Duke Energy has put battery and ultra-capacitor system to test at its Rankin Substation in Gaston County, North Carolina, US.
The new hybrid ultracapacitor-battery energy storage system (HESS) will demonstrate various service applications such as load shifting, extended operational life, real-time solar smoothing and extended shelf-life.
Duke Energy technology development manager Thomas Golden said: "This approach will allow our energy storage systems to do a variety of tasks.
"With so many solar installations in North Carolina, we must look for innovative ways to better incorporate renewable energy into our system, and still provide reliable service at a competitive price for our customers."
The substation has a distribution line with a 1.2MW solar installation that is connected almost a mile away. With North Carolina ranking fourth in the country for installed solar power, managing such grid-linked renewable installations has become critical, added Golden.
Energy Storage Association executive director Matt Roberts said: "Energy storage is changing the paradigm on how we generate, distribute and use energy. The demonstration of new technologies will help facilitate wider adoption across the nation."
For this project, Duke has partnered with Aquion Energy for innovative battery technologies and associated engineering services.
Maxwell Technologies has provided fast response ultracapacitors (UCAPs) that can store and effectively and quickly discharge energy.
Win Inertia has offered SHAD solution that integrates enhanced power electronics and patented energy management and control systems.
The new HESS system will make use of the UCAPs to manage solar soothing events in real-time scenarios, especially when the solar power on the grid fluctuates due to cloud cover or other weather circumstances.
UCAPs have been proven in other applications to cut down heat stress on the battery and degradation.

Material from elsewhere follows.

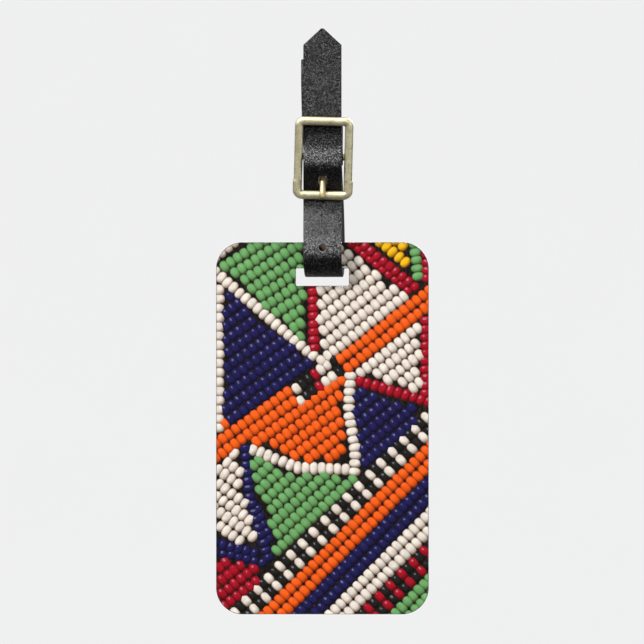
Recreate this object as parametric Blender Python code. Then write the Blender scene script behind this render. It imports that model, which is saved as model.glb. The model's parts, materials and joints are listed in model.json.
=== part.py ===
"""Luggage tag: a layered rigid plate hung in a buckled leather strap.

Metres, +Z up, the front faces -Y. The origin is the top of the strap's loop, on its inner face, where
the object hangs from a handle. Heights are measured up from the plate's bottom edge.
"""

import math

import bmesh
import bpy
from mathutils import Matrix, Vector

MM = 0.001

# Plate
PLATE_WIDTH = 50.8 * MM
PLATE_HEIGHT = 88.9 * MM
PLATE_CORNER = 6.35 * MM
SHEET_THICK = 0.5 * MM
PRINT_THICK = 0.15 * MM
CORE_THICK = 1.6 * MM
BOND_GAP = 0.05 * MM
SLOT_WIDTH = 12.7 * MM
SLOT_BOTTOM = 78.5 * MM
SLOT_TOP = 82.7 * MM
SLOT_CORNER = 0.3 * MM
SHEET_EDGE = 0.12 * MM

# Address panel on the back
LABEL_WIDTH = 41.0 * MM
LABEL_HEIGHT = 50.0 * MM
LABEL_BOTTOM = 9.0 * MM
LABEL_THICK = 0.2 * MM
LABEL_CORNER = 2.5 * MM

# Strap
STRAP_WIDTH = 9.1 * MM
STRAP_THICK = 1.5 * MM
SKIVED_THICK = 1.0 * MM
STRAP_CHAMFER = 0.25 * MM
TIP_SHOULDER = 135.8 * MM
TIP_APEX = 139.7 * MM
TIP_BLUNT = 0.35 * MM
TURNED_END = 116.6 * MM
TOP_FOLD_HEIGHT = 128.05 * MM
TOP_FOLD_RADIUS = 3.9 * MM
BOTTOM_FOLD_HEIGHT = 86.6 * MM
BOTTOM_FOLD_RADIUS = 5.25 * MM
WRAP_SHIFT = 0.35 * MM
TOP_FOLD_SHIFT = -0.55 * MM
BOTTOM_FOLD_SHIFT = 0.85 * MM
LOW_DIP_HEIGHT = 100.0 * MM
LOW_DIP_Y = -2.62 * MM
BULGE_HEIGHT = 108.0 * MM
BULGE_Y = -7.2 * MM
HIGH_DIP_HEIGHT = 117.6 * MM
HIGH_DIP_Y = -5.7 * MM
TIP_Y = -5.2 * MM
JOINED_HEIGHT = 114.0 * MM

# Holes in the strap
HOLE_RADIUS = 0.85 * MM
PRONG_HOLE_HEIGHT = 104.0 * MM
PRONG_HOLE_SHIFT = 0.13 * MM
SPARE_HOLE_HEIGHT = 87.5 * MM
PRONG_HOLE_LENGTH = 3.1 * MM
PRONG_SLOT_WIDTH = 2.0 * MM
WRAP_SLOT_RADIUS = 2.3 * MM
WRAP_SLOT_FRONT = 2.1 * MM
WRAP_SLOT_TOP = 112.6 * MM

# Stitching across the turned-back end
STITCH_HEIGHT = 114.9 * MM
STITCH_PITCH = 2.2 * MM
STITCH_HOLES = 4
STITCH_SHIFT = 0.25 * MM
THREAD_RADIUS = 0.24 * MM
THREAD_HOLE_RADIUS = 0.36 * MM
THREAD_STANDOFF = 0.08 * MM

# Buckle
BAR_HEIGHT = 109.2 * MM
BUCKLE_SHIFT = 0.25 * MM
BAR_Y = -4.05 * MM
BAR_RADIUS = 0.8 * MM
WRAP_RADIUS = 1.6 * MM
FRAME_TILT = math.radians(10.0)
FRAME_ROLL = math.radians(1.4)
FRAME_WIDTH = 13.9 * MM
FRAME_LENGTH = 19.75 * MM
RAIL_WIDTH = 2.0 * MM
RAIL_DEPTH = 1.8 * MM
RAIL_FORWARD = 2.5 * MM
FRAME_CORNER = 2.1 * MM
HEEL_STEP = 0.2 * MM
HEEL_TOP = -5.3 * MM
EAR_HEIGHT = 2.6 * MM
EAR_BACK = 1.1 * MM
EAR_INSET = 0.9 * MM
EAR_PROUD = 0.75 * MM
EAR_ROOT = 0.5 * MM
EAR_EDGE = 0.3 * MM

# Prong
PRONG_WIDTH = 1.45 * MM
PRONG_THICK = 1.15 * MM
PRONG_TIP_SHARE = 0.07
EYE_RADIUS = 1.6 * MM
EYE_BORE_RADIUS = 0.95 * MM

HANG_HEIGHT = TOP_FOLD_HEIGHT + TOP_FOLD_RADIUS - STRAP_THICK / 2


def level(height):
    """World Z of a height above the plate's bottom edge."""
    return height - HANG_HEIGHT


def ease(start, end, share):
    """From start to end with a level beginning and end."""
    return start + (end - start) * (1 - math.cos(math.pi * share)) / 2


def material(name, color, roughness, metallic=0.0, alpha=1.0):
    made = bpy.data.materials.new(name)
    made.use_nodes = True
    shader = made.node_tree.nodes["Principled BSDF"]
    shader.inputs["Base Color"].default_value = (*color, 1.0)
    shader.inputs["Roughness"].default_value = roughness
    shader.inputs["Metallic"].default_value = metallic
    shader.inputs["Alpha"].default_value = alpha
    made.diffuse_color = (*color, alpha)
    return made


def add_object(name, mesh, surface=None):
    bmesh.ops.recalc_face_normals(mesh, faces=mesh.faces)
    data = bpy.data.meshes.new(name)
    mesh.to_mesh(data)
    mesh.free()
    data.shade_smooth()
    data.set_sharp_from_angle(angle=math.radians(35))
    made = bpy.data.objects.new(name, data)
    bpy.context.scene.collection.objects.link(made)
    if surface:
        data.materials.append(surface)
    return made


def add_helper(name, mesh):
    """A cutter or a shape to be joined on, which isn't a piece of its own."""
    made = add_object(name, mesh)
    made.hide_render = True
    made.display_type = "WIRE"
    return made


def combine(piece, helper, operation):
    step = piece.modifiers.new(helper.name, "BOOLEAN")
    step.object = helper
    step.operation = operation
    step.solver = "EXACT"


def swept(rings, closed=False):
    """A tube through rings of points, with flat ends unless it closes on itself."""
    mesh = bmesh.new()
    loops = [[mesh.verts.new(point) for point in ring] for ring in rings]
    pairs = list(zip(loops, loops[1:]))
    if closed:
        pairs.append((loops[-1], loops[0]))
    else:
        mesh.faces.new(loops[0])
        mesh.faces.new(loops[-1])
    for near, far in pairs:
        for i, corner in enumerate(near):
            j = (i + 1) % len(near)
            mesh.faces.new((corner, near[j], far[j], far[i]))
    return mesh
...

The batteries will be used to shift
solar load to a more advantageous time for the utility.
The 100kW / 300kWh battery makes use of novel Aqueous Hybrid Ion chemistry, which includes a saltwater electrolyte and synthetic cotton separator. These materials reduce costs.
Furthermore, the water-based chemistry will offer a non-toxic and non-combustible product that is not only environmentally friendly but is also safe to handle.
Image: The new hybrid ultracapacitor-battery energy storage system will demonstrate various service applications. Photo: courtesy of Duke Energy Corporation.